▸ **Task requirements**
Collect from the data below each line with "picture".

▸ **Stored records**
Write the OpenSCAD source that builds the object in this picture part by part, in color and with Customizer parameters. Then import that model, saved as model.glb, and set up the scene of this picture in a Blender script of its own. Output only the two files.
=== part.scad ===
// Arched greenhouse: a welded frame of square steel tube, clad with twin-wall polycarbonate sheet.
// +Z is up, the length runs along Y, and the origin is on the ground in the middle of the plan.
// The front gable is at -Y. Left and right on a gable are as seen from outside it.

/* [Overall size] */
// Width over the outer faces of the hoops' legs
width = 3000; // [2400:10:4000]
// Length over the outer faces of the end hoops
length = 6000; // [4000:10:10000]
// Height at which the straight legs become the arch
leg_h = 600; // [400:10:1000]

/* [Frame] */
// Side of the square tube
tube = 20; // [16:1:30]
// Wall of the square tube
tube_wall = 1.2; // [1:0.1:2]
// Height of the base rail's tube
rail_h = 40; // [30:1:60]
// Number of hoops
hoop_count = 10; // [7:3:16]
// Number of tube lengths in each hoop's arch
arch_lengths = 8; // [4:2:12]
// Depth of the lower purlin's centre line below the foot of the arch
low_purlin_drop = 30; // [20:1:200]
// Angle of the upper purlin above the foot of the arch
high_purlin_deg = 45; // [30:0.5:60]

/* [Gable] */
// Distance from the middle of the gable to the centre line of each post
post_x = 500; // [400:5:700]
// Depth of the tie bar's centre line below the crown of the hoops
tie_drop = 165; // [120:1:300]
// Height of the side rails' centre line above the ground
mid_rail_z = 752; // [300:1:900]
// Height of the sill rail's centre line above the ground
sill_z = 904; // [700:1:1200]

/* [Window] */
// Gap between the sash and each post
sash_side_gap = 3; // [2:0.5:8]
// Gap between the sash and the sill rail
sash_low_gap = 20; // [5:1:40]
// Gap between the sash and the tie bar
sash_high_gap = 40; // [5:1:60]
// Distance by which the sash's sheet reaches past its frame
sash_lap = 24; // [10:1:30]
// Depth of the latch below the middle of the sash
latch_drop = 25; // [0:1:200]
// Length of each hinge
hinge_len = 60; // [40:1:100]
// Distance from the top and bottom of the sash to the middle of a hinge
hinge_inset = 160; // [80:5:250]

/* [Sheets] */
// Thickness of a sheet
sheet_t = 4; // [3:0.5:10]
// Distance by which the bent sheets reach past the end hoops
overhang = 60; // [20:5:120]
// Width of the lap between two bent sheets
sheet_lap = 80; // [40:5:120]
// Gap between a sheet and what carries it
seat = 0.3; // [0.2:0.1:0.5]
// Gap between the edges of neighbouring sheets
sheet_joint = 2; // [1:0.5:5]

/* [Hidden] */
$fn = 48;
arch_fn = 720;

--

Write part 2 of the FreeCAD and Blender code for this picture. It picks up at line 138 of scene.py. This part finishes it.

▸ **The result**
Write the OpenSCAD source that builds the object in this picture part by part, in color and with Customizer parameters. Then import that model, saved as model.glb, and set up the scene of this picture in a Blender script of its own. Output only the two files.
Write part 2 of the FreeCAD and Blender code for this picture. It picks up at line 138 of scene.py. This part finishes it.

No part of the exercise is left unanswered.